At the moment when people talk about Matrix's problems, they are currently told to use official channels that people have very little confidence in, and these are often also are very opaque. One of the reasons why I suspect these interactions between complainers and representatives are so bad is because the representatives know themselves how ineffective and hopeless their response is.
These channels have rarely demonstrated themselves, particularly when they related to technical matters. And this makes things worse, people feel as though these appeals are a suppression of their complaint or otherwise have the effect of making them feel as though they are not cared for.
The foundations own bodies are dysfunctional, even the SCT does not have a transparent system in place that they can point to when there are complaints or when they need to demonstrate that progress can be made, before it actually is made. They also do not have anything close to objective insight into the direction of community projects, or what their concerns or struggles are with the protocol.

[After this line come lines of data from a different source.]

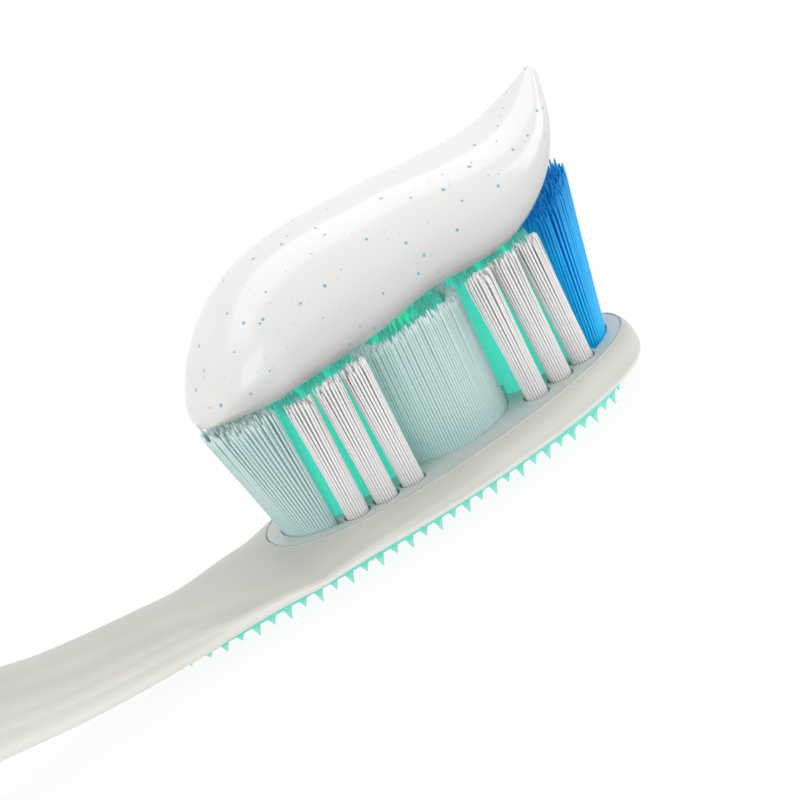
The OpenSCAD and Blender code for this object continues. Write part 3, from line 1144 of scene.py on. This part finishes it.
@dataclass
class Tuft:
    """A tuft of filaments that stands for one solid."""

    name: str
    node: str
    finish: Finish
    middle: Vector
    strands: list[Strand]
    filament_r: float = 0.098
    sides: int = 8
    sunk: float = 0.5
    point: float = 0.5

    def skin(self, skin: Skeins, strand: Strand) -> None:
        """Adds one filament with a pointed end.

        Args:
            skin: What the filament's rings are added to.
            strand: The filament.
        """
        side = (strand.facing - strand.way * strand.facing.dot(strand.way)).normalized()
        other = strand.way.cross(side)
        turns = full_turn(self.sides)
        end = self.point / strand.length
        shares = (0.0, 0.4, 0.72, 1 - end, 1 - 0.35 * end, 1.0)
        widths = (1.0, 1.0, 1.0, 0.96, 0.68, 0.3)
        rings = []
        for share, width in zip(shares, widths):
            run = strand.length * share + self.sunk * (share - 1)
            centre = strand.foot + strand.way * run + strand.bend * share**2
            r = self.filament_r * width
            rings.append(
                [tuple(centre + side * r * math.cos(t) + other * r * math.sin(t)) for t in turns]
            )
        # How far each point faces out of its tuft, which sets the painted shade between filaments.
        outward = [(1 + math.cos(t)) / 2 for t in turns]
        skin.add_rings(rings, shares, strand.tone, closed=(False, True), outward=outward)

    def build(self) -> bpy.types.Object:
        """Makes the tuft.

        Returns:
            Its piece.
        """
        skin = Skeins()
        for strand in self.strands:
            self.skin(skin, strand)
        mesh = skin.mesh(self.name, self.middle)
        return show(self.name, mesh, self.finish, [self.node])


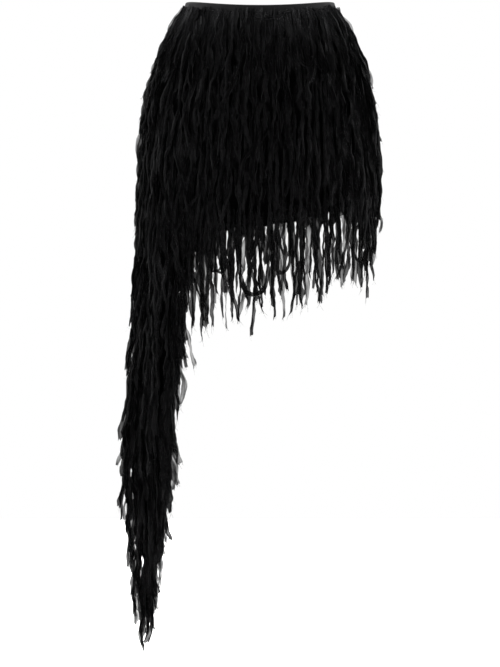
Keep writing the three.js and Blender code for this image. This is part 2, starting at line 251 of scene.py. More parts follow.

All these things add up across the board, from developers, contributors of all kinds to users. They make for a very heavy and negative environment to work within.
The reason this happens is because there is no organisation showing people what the issues are, how progress is being made, or how the priorities are derived from triaging. I do not think there is a way of addressing complaints without referring to transparent organisation that people can have confidence in. Honesty about the state of things as a part of that goes a long way too.
This turns the initial negativity from complaints into something productive and something that can be used to show hope and build confidence. Being able to invert someone's negativity in a chat room at the drop of a link that shows they can relate with you is very powerful.
Draupnir would have all these problems too if we weren't able to show people the issue tracker and explain to them how things can be fixed.
Ultimately it's now my belief that an organisation needs to exist to assess the issues that Matrix has from a community perspective. The information from this organisation could then be used freely by developers or the foundation itself to provide insight into what features or fixes they could choose to focus on that would be beneficial to the systems they are maintaining in the context of the ecosystem as a whole.
The same organisation could have its responsibilities expanded later to encourage contribution with calls for participation to certain projects upon request of their maintainers. And as a way for different Matrix projects to communicate with each other about the direction they are heading.
I hate having to be the one to pick up the slack, but I am going to try show what this will look like regardless of whether it will be accepted as an official foundation working group. I would really appreciate it if someone else took over though, so please get in touch if you are interested.
Closing
Footnotes:
Special thank you for Tulir for working on this module in conjunction with his own moderation bot, Meowlnir.
This is increadibly ironic because the matrix-spec-proposals template links to OWASP Top Ten in the security considerations section https://github.com/matrix-org/matrix-spec-proposals/blob/main/proposals/0000-proposal-template.md#security-considerations and the first consideration is about broken access control. If you look at the description of broken access control, violation of the principle of least privilidge is actually listed not only as a vulnerability but the first of the first of the common access control vulnerabilities https://owasp.org/Top10/A01_2021-Broken_Access_Control/.
Cos f'knows where i've drawn inspirration from, the toilet?
Switching to Curated Room Directories, matrix.org 2025.02.20, source: https://matrix.org/blog/2025/02/curated-room-directories/
Matrix - A Pit of Abuse with Government Ties, Upper Echelon June 2024, source: https://www.youtube.com/watch?v=W8KEuAEYjQ4. Note: Despite a number of technical inaccuracies in this video, the premise of the video is correct.
DO NOT found a for-profit tech company.
Although currently, it is unclear that there is a way to rescue the matrix.org homeserver or its infrastructure as it exists. Other than this, things would not change too much, Element already priotises its own things and progress is generally not being made on issues that are immediately important to the community. OIDC and sliding sync are very nice and impressive achievements but largely not relevant to the most pressing problems Matrix has.